**What is needed**
Gather all lines in the data that hold the string "this".

**Input records**
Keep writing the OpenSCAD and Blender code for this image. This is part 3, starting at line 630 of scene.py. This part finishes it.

==

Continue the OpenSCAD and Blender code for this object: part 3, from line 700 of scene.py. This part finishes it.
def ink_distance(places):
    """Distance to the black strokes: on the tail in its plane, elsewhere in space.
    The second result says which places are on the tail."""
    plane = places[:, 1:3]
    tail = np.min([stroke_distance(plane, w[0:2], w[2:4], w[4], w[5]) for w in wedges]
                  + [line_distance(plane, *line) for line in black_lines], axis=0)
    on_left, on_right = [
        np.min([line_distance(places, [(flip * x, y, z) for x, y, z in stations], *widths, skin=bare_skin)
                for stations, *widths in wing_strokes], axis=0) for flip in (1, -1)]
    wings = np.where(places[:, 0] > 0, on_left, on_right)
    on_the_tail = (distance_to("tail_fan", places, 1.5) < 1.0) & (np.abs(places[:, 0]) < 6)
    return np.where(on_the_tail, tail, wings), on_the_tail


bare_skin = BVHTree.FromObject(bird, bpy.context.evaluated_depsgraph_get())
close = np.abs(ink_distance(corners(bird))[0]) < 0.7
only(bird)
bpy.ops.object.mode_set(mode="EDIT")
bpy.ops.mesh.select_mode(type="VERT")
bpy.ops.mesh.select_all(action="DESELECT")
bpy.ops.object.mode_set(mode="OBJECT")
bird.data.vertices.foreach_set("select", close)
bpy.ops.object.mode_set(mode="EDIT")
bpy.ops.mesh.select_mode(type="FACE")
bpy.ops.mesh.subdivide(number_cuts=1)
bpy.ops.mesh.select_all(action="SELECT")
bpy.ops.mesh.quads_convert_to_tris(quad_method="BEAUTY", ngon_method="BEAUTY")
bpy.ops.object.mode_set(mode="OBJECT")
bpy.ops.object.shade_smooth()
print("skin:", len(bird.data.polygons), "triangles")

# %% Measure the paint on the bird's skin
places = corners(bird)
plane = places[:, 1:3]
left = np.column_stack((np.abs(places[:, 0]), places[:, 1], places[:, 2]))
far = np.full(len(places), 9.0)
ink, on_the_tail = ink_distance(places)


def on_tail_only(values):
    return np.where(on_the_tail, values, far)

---

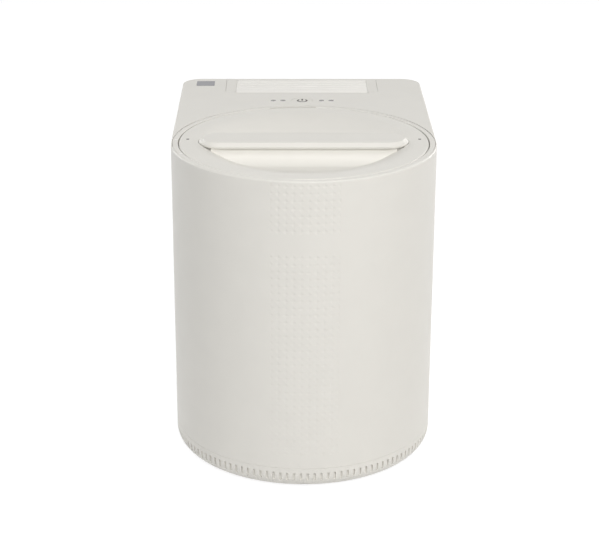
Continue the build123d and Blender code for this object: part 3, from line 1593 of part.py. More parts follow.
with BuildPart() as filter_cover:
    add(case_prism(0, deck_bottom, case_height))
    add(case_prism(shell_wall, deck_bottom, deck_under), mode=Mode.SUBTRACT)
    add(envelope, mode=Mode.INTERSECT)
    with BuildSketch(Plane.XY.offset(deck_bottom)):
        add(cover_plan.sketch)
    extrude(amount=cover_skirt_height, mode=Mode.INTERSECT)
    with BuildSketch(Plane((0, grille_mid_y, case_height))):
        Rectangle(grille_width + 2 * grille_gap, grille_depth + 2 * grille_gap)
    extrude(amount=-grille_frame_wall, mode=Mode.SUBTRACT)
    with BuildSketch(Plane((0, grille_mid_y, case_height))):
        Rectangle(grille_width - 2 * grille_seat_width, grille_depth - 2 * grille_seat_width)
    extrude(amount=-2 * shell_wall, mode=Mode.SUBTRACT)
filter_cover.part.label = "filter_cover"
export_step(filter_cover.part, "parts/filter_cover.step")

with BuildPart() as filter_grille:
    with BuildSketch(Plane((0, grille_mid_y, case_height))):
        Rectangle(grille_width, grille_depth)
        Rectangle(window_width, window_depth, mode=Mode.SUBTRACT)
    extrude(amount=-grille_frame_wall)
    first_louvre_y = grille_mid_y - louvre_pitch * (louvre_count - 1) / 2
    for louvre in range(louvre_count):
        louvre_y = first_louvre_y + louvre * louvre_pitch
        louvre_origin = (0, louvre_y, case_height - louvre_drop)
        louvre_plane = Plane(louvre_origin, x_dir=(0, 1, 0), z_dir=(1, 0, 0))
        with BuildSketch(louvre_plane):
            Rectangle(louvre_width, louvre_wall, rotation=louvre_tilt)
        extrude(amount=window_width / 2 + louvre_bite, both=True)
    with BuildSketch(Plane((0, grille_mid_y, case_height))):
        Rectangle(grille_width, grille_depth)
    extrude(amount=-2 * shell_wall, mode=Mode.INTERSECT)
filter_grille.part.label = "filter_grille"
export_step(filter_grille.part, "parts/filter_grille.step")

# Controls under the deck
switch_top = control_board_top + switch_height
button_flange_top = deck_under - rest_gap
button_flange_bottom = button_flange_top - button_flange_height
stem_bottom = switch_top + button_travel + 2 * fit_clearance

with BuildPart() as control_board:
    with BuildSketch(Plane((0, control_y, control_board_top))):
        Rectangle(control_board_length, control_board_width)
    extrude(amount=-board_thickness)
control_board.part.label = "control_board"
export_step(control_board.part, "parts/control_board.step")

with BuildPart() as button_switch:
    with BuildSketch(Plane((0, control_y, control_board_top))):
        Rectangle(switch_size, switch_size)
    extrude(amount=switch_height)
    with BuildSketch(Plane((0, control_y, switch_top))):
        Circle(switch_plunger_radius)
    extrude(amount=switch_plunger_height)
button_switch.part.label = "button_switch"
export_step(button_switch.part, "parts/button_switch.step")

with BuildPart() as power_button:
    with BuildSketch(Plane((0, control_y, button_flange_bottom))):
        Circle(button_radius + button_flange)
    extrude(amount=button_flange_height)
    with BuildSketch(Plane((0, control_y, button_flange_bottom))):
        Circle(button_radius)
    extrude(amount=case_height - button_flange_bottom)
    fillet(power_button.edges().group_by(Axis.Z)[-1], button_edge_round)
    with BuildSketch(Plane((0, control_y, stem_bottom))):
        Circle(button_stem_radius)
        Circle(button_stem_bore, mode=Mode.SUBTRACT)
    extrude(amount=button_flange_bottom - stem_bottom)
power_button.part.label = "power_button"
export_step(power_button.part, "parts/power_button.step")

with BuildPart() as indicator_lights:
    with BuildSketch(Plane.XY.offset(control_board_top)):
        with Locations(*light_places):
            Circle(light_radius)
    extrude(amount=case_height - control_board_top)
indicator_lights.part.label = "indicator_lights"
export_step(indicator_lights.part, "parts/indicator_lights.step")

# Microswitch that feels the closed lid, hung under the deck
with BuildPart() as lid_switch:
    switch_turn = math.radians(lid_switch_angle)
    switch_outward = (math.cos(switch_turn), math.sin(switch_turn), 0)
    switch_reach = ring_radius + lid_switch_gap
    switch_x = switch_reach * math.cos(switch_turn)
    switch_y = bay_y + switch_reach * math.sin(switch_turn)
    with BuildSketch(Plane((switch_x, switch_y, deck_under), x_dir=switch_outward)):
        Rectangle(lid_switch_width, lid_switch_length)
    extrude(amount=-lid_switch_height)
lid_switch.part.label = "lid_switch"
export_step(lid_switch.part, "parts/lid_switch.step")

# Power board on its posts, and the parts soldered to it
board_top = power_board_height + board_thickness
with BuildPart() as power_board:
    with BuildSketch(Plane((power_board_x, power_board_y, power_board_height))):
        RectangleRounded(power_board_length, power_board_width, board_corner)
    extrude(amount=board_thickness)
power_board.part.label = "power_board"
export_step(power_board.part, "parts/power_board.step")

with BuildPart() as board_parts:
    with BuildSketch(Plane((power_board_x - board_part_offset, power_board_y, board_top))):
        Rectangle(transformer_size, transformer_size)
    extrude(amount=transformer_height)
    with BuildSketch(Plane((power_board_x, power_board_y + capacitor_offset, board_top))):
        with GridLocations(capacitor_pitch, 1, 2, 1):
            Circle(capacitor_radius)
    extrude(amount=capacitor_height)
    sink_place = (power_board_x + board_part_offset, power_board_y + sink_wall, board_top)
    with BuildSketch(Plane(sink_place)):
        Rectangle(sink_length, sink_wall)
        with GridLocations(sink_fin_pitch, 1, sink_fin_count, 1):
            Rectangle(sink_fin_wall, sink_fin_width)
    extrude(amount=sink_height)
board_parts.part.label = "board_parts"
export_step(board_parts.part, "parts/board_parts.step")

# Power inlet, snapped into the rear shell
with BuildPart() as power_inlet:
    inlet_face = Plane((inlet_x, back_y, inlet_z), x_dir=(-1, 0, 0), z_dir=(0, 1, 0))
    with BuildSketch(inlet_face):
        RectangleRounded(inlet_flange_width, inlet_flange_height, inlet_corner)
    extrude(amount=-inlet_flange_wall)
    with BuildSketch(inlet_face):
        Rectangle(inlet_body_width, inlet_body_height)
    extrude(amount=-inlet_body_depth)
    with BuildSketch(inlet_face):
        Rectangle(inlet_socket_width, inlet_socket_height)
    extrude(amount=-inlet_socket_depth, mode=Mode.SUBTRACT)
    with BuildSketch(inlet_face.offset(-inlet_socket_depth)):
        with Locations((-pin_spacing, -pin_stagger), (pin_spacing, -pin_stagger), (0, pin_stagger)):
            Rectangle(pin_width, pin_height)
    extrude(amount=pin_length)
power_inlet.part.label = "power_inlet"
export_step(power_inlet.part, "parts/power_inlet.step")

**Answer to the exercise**
Keep writing the OpenSCAD and Blender code for this image. This is part 3, starting at line 630 of scene.py. This part finishes it.
Continue the OpenSCAD and Blender code for this object: part 3, from line 700 of scene.py. This part finishes it.
Continue the build123d and Blender code for this object: part 3, from line 1593 of part.py. More parts follow.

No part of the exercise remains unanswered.